(Rows from a dataset)
— Begin —

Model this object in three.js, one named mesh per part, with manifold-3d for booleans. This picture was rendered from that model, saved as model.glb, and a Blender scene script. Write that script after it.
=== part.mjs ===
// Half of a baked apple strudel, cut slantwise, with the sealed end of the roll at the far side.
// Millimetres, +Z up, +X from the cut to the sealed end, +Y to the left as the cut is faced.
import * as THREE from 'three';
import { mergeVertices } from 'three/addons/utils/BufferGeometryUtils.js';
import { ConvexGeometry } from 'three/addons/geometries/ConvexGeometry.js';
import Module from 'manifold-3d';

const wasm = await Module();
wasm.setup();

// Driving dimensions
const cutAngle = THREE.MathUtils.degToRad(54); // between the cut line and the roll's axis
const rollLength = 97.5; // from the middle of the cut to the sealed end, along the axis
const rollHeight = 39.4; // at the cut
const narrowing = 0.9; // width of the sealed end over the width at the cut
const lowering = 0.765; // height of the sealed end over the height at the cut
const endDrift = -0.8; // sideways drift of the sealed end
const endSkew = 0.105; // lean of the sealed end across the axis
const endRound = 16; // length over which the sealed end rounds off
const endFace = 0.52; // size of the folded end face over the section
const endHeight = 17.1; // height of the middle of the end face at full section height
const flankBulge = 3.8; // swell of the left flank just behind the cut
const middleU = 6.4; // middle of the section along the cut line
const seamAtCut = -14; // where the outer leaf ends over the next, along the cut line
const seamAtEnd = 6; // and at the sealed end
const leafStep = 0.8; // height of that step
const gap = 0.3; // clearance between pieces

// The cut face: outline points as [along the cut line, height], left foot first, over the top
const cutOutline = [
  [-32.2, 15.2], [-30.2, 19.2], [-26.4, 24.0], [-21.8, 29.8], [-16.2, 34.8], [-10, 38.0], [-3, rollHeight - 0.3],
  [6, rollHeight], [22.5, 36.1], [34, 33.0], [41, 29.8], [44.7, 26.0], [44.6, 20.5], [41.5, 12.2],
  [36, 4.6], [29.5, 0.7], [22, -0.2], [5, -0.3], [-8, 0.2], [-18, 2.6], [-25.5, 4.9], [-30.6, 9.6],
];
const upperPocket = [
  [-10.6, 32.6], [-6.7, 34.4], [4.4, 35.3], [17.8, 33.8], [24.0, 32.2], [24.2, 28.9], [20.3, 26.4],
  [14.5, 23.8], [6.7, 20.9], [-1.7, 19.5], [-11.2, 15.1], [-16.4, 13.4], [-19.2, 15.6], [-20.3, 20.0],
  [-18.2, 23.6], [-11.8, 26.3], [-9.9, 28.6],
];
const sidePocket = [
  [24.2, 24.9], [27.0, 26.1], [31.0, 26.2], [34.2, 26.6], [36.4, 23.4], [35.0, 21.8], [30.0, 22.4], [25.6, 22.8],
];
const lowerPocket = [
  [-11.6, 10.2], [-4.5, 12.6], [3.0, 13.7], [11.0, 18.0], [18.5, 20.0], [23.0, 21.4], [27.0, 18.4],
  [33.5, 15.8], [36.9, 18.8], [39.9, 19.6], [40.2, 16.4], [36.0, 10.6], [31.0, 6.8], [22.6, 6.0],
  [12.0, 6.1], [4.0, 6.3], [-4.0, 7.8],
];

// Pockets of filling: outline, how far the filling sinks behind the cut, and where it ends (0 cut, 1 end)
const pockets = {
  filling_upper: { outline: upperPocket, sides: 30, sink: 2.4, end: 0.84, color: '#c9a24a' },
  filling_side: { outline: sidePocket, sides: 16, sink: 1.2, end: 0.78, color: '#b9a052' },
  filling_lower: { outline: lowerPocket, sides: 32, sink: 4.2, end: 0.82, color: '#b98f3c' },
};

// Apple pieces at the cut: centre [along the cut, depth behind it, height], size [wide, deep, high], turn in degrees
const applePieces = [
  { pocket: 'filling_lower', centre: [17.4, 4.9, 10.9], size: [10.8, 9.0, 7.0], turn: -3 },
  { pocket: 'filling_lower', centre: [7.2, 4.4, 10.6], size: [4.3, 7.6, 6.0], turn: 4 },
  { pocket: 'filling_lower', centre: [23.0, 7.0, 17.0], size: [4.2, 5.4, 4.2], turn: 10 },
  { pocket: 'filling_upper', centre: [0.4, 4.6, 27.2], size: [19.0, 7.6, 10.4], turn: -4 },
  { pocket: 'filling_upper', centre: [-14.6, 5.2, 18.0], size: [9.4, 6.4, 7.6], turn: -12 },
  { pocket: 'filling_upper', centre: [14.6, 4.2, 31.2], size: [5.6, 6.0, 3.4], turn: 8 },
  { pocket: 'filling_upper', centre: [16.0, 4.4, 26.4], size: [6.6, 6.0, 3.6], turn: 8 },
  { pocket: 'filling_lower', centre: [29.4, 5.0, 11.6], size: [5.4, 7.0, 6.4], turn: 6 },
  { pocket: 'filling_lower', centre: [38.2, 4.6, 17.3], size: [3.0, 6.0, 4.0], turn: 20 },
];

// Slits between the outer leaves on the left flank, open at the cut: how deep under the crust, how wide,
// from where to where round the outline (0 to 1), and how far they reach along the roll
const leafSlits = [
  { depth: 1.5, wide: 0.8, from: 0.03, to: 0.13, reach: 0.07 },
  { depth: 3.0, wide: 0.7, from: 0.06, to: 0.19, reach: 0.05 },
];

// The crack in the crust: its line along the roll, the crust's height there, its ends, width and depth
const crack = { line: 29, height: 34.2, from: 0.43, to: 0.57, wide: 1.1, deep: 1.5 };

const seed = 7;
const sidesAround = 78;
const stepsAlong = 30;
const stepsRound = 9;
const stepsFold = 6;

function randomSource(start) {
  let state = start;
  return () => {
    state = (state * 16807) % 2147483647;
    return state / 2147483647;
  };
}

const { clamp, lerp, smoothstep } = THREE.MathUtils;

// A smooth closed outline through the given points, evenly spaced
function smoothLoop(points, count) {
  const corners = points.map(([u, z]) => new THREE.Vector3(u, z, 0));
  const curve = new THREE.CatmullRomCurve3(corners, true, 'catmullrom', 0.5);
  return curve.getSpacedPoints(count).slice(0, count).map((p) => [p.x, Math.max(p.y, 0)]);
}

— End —
— Begin —

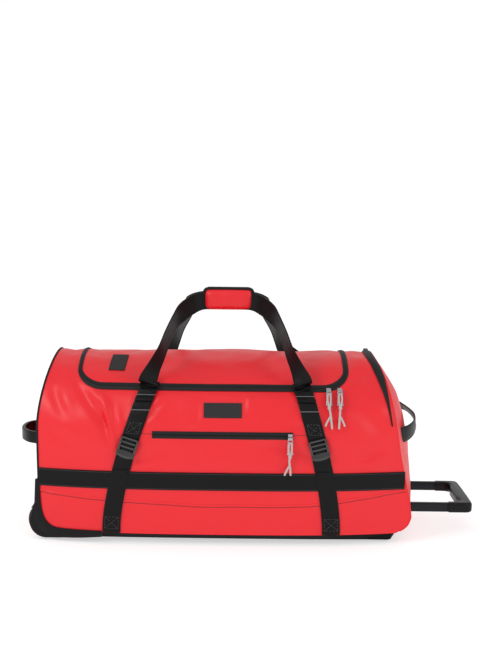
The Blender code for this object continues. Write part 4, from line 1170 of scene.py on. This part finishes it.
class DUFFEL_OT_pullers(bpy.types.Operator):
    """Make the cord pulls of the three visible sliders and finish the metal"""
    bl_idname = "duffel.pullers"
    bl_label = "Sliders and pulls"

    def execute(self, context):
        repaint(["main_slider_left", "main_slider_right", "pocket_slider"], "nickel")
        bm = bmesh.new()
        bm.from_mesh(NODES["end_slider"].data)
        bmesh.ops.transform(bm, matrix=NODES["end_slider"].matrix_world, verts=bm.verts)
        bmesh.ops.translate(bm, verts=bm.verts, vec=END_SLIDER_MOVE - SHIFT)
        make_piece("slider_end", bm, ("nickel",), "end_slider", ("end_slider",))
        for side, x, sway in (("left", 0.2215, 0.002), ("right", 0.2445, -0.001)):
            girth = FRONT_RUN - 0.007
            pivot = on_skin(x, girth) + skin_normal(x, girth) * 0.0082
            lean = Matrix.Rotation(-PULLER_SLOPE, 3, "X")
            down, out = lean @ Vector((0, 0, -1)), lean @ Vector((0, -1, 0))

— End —

Exercise directions:
List every line above containing the word "This".

Problem solution:
Model this object in three.js, one named mesh per part, with manifold-3d for booleans. This picture was rendered from that model, saved as model.glb, and a Blender scene script. Write that script after it.
The Blender code for this object continues. Write part 4, from line 1170 of scene.py on. This part finishes it.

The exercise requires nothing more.